Let $ABC$ be acute triangle. Let $E$ and $F$ be points on $BC$, such that angles $BAE$ and $FAC$ are equal. Lines $AE$ and $AF$ intersect cirumcircle of $ABC$ at points $M$ and $N$. On rays $AB$ and $AC$ we have points $P$ and $R$, such that angle $PEA$ is equal to angle $B$ and angle $AER$ is equal to angle $C$. Let $L$ be intersection of $AE$ and $PR$ and $D$ be intersection of $BC$ and $LN$. Prove that $$\frac{1}{|MN|}+\frac{1}{|EF|}=\frac{1}{|ED|}.$$
Problem
Source: Mediterranean math competition 2018
Tags: geometry, circumcircle, Ugly
L3435
07.06.2018 13:37
Is the competition over in every participating country?
JANMATH111
07.06.2018 17:08
Yes it is over!
sbealing
07.06.2018 19:56
$$\frac{1}{MN}+\frac{1}{EF}=\frac{1}{ED} \Leftrightarrow 1+\frac{MN}{EF}=\frac{MN}{ED}$$Using $EF \parallel MN$ we get: $$\frac{MN}{ED}=\frac{LM}{LE} \quad , \quad \frac{MN}{EF}=\frac{AM}{AE}$$So it suffices to prove: $$\frac{AM}{AE}=\frac{EM}{LE} \Leftrightarrow EM \cdot AE=AM \cdot LE=AM \cdot (AE-AL)$$ Now $P$ is the point on $AB$ such that $\odot BPE$ is tangent to $AE$ giving $AP \cdot AB=AE^2$. Similarly for $R$ we get $AR \cdot AC=AE^2$. This gives $BPRC$ cyclic.

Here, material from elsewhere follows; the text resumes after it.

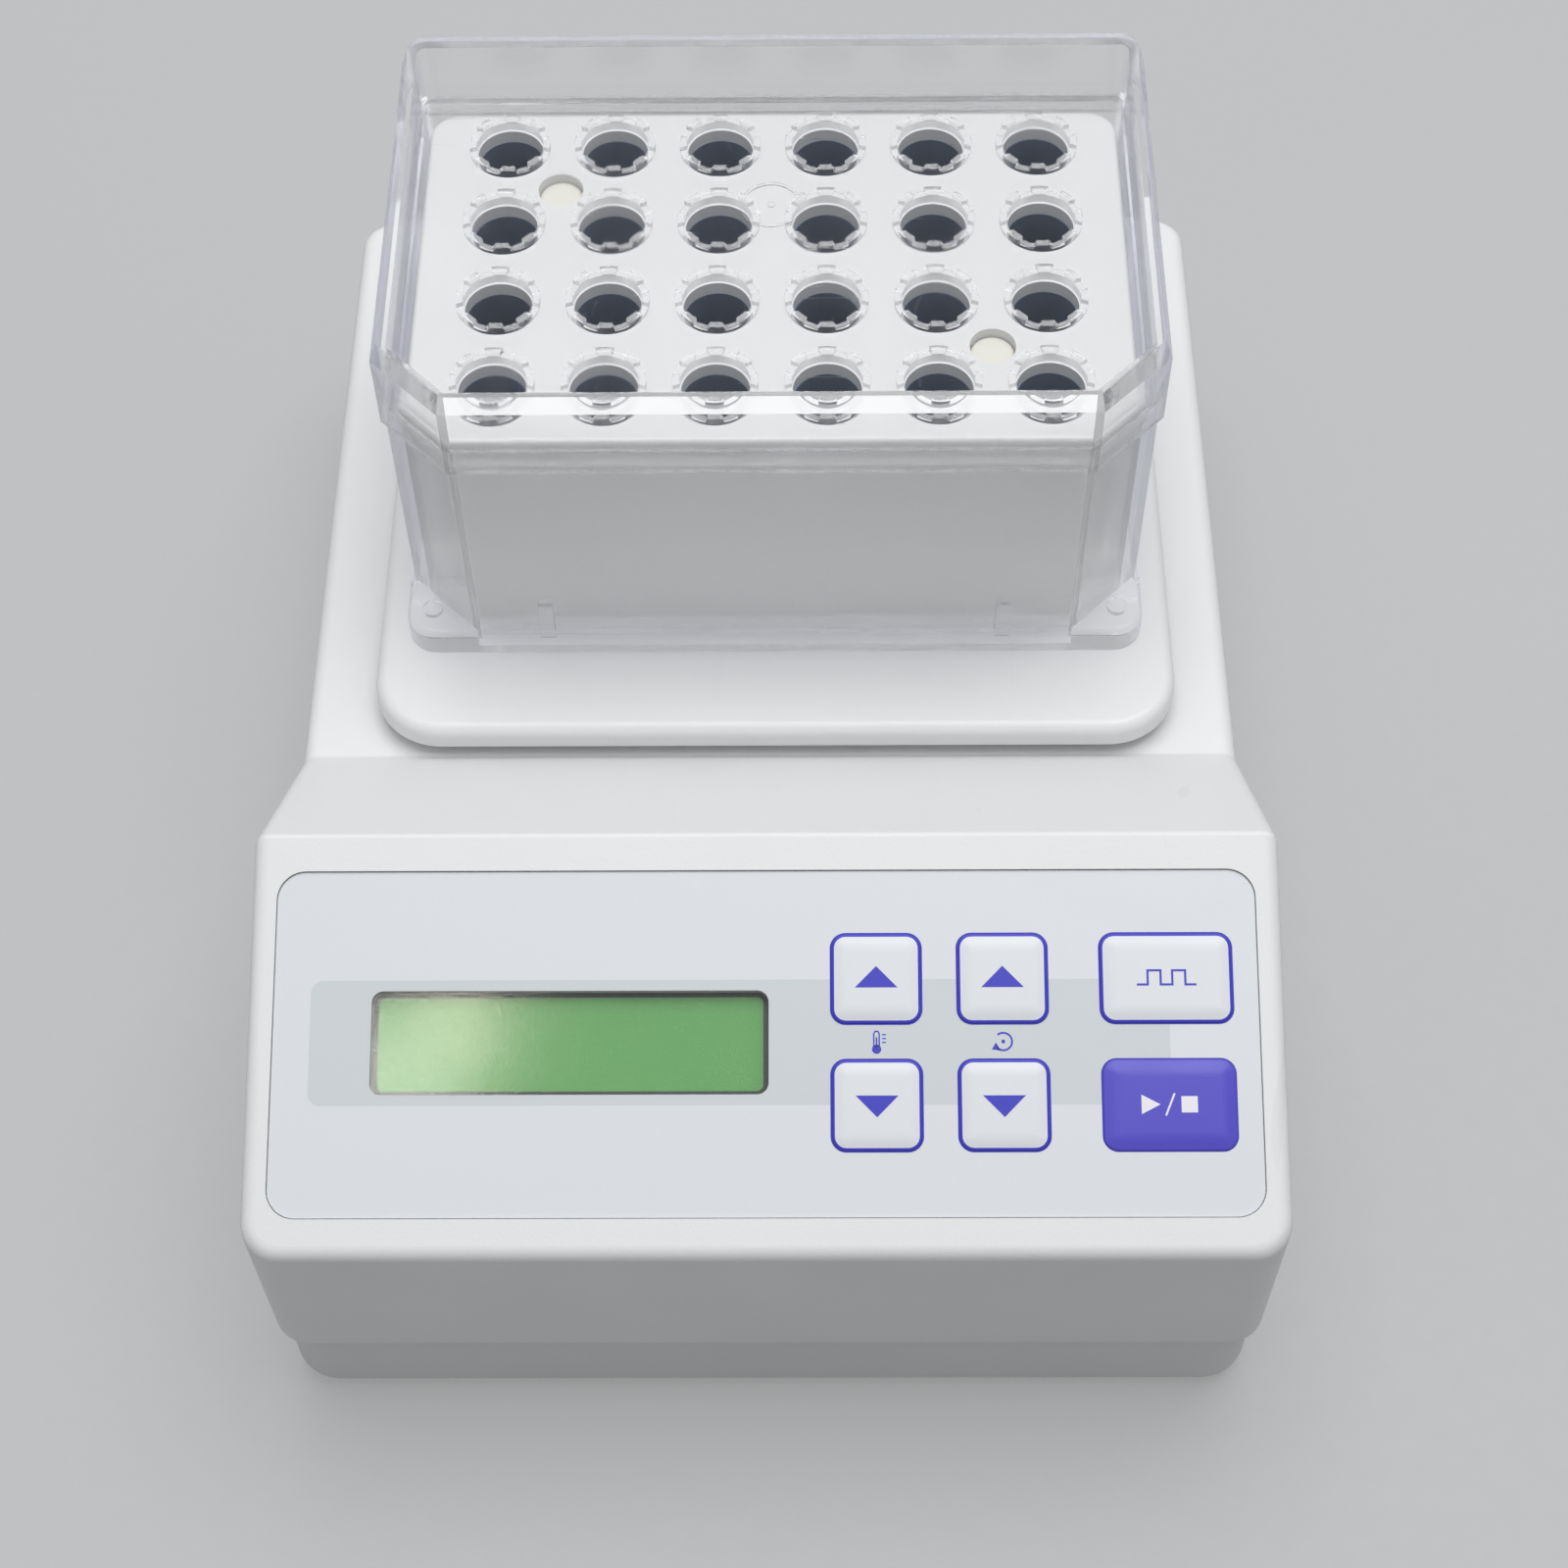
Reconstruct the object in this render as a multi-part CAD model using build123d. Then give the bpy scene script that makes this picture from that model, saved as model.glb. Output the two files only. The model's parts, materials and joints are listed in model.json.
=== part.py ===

Now angle chasing: $$\measuredangle BPL=\measuredangle BPR=\measuredangle BCR=\measuredangle BCA=BML$$So $BPLM$ is cyclic and so by POP $AL \cdot AM=AP \cdot AB=AE^2$. Going back to what we need to prove and using this result: $$\Leftrightarrow EM \cdot AE=AM \cdot AE-AM \cdot AL=AM \cdot AE-AE^2=AE \cdot EM$$So we're done.